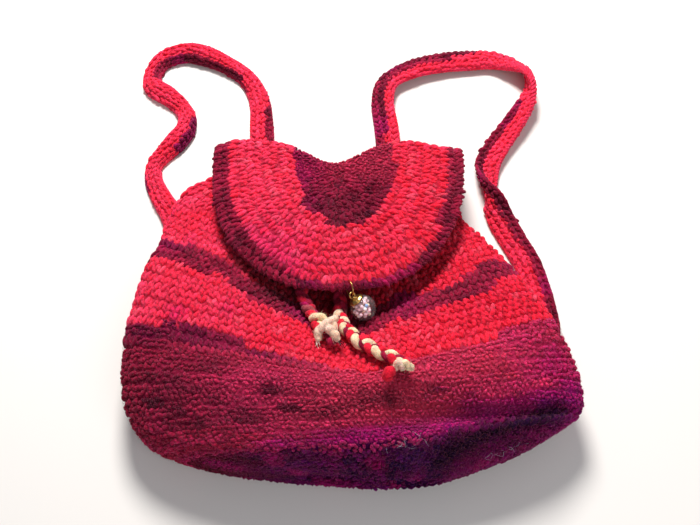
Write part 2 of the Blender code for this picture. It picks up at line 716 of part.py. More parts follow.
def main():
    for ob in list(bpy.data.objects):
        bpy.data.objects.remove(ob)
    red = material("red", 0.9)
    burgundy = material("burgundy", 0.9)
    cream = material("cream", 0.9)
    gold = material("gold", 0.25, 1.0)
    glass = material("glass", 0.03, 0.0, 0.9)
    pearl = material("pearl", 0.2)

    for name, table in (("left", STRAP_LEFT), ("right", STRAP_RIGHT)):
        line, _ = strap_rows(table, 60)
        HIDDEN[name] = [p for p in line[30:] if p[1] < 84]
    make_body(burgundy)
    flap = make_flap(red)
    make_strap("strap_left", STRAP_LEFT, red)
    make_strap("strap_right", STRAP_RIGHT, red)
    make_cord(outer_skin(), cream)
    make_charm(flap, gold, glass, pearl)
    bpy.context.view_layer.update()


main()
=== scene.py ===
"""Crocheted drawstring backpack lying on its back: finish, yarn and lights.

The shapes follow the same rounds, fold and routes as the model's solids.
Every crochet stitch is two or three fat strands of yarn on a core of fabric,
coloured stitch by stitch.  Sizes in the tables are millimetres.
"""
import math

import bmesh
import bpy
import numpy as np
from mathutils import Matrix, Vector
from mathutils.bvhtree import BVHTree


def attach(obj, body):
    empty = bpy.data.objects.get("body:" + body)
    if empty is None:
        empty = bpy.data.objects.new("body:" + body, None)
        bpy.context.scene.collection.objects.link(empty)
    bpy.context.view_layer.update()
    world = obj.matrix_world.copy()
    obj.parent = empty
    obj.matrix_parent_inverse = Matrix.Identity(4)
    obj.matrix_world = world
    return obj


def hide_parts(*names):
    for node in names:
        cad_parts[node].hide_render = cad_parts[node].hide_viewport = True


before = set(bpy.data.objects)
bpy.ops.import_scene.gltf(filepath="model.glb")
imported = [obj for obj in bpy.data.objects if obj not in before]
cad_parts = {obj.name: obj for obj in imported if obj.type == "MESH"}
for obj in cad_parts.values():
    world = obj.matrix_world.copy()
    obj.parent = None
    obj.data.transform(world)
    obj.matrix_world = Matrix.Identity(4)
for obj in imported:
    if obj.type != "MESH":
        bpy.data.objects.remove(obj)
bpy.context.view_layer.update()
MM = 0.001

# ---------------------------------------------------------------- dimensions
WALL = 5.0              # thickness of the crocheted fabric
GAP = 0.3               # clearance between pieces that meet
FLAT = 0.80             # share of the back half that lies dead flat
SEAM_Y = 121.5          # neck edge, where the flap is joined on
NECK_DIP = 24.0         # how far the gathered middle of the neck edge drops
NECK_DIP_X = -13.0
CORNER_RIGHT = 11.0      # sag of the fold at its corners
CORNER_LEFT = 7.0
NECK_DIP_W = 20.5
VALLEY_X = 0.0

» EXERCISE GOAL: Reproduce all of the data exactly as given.

» FULL SOLUTION:
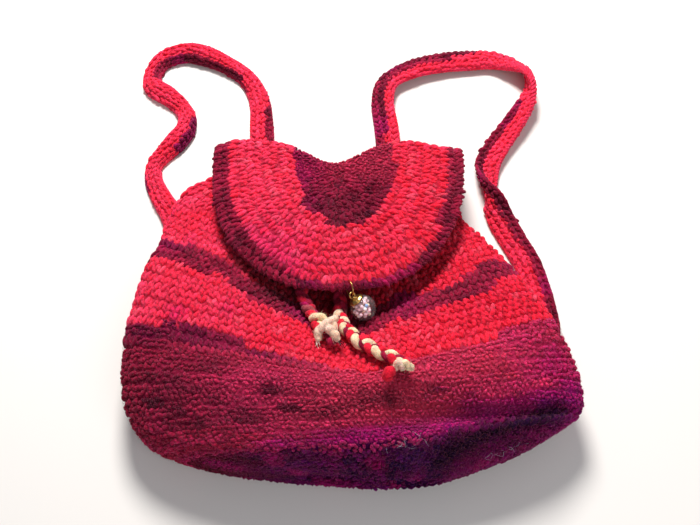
Write part 2 of the Blender code for this picture. It picks up at line 716 of part.py. More parts follow.
def main():
    for ob in list(bpy.data.objects):
        bpy.data.objects.remove(ob)
    red = material("red", 0.9)
    burgundy = material("burgundy", 0.9)
    cream = material("cream", 0.9)
    gold = material("gold", 0.25, 1.0)
    glass = material("glass", 0.03, 0.0, 0.9)
    pearl = material("pearl", 0.2)

    for name, table in (("left", STRAP_LEFT), ("right", STRAP_RIGHT)):
        line, _ = strap_rows(table, 60)
        HIDDEN[name] = [p for p in line[30:] if p[1] < 84]
    make_body(burgundy)
    flap = make_flap(red)
    make_strap("strap_left", STRAP_LEFT, red)
    make_strap("strap_right", STRAP_RIGHT, red)
    make_cord(outer_skin(), cream)
    make_charm(flap, gold, glass, pearl)
    bpy.context.view_layer.update()


main()
=== scene.py ===
"""Crocheted drawstring backpack lying on its back: finish, yarn and lights.

The shapes follow the same rounds, fold and routes as the model's solids.
Every crochet stitch is two or three fat strands of yarn on a core of fabric,
coloured stitch by stitch.  Sizes in the tables are millimetres.
"""
import math

import bmesh
import bpy
import numpy as np
from mathutils import Matrix, Vector
from mathutils.bvhtree import BVHTree


def attach(obj, body):
    empty = bpy.data.objects.get("body:" + body)
    if empty is None:
        empty = bpy.data.objects.new("body:" + body, None)
        bpy.context.scene.collection.objects.link(empty)
    bpy.context.view_layer.update()
    world = obj.matrix_world.copy()
    obj.parent = empty
    obj.matrix_parent_inverse = Matrix.Identity(4)
    obj.matrix_world = world
    return obj


def hide_parts(*names):
    for node in names:
        cad_parts[node].hide_render = cad_parts[node].hide_viewport = True


before = set(bpy.data.objects)
bpy.ops.import_scene.gltf(filepath="model.glb")
imported = [obj for obj in bpy.data.objects if obj not in before]
cad_parts = {obj.name: obj for obj in imported if obj.type == "MESH"}
for obj in cad_parts.values():
    world = obj.matrix_world.copy()
    obj.parent = None
    obj.data.transform(world)
    obj.matrix_world = Matrix.Identity(4)
for obj in imported:
    if obj.type != "MESH":
        bpy.data.objects.remove(obj)
bpy.context.view_layer.update()
MM = 0.001

# ---------------------------------------------------------------- dimensions
WALL = 5.0              # thickness of the crocheted fabric
GAP = 0.3               # clearance between pieces that meet
FLAT = 0.80             # share of the back half that lies dead flat
SEAM_Y = 121.5          # neck edge, where the flap is joined on
NECK_DIP = 24.0         # how far the gathered middle of the neck edge drops
NECK_DIP_X = -13.0
CORNER_RIGHT = 11.0      # sag of the fold at its corners
CORNER_LEFT = 7.0
NECK_DIP_W = 20.5
VALLEY_X = 0.0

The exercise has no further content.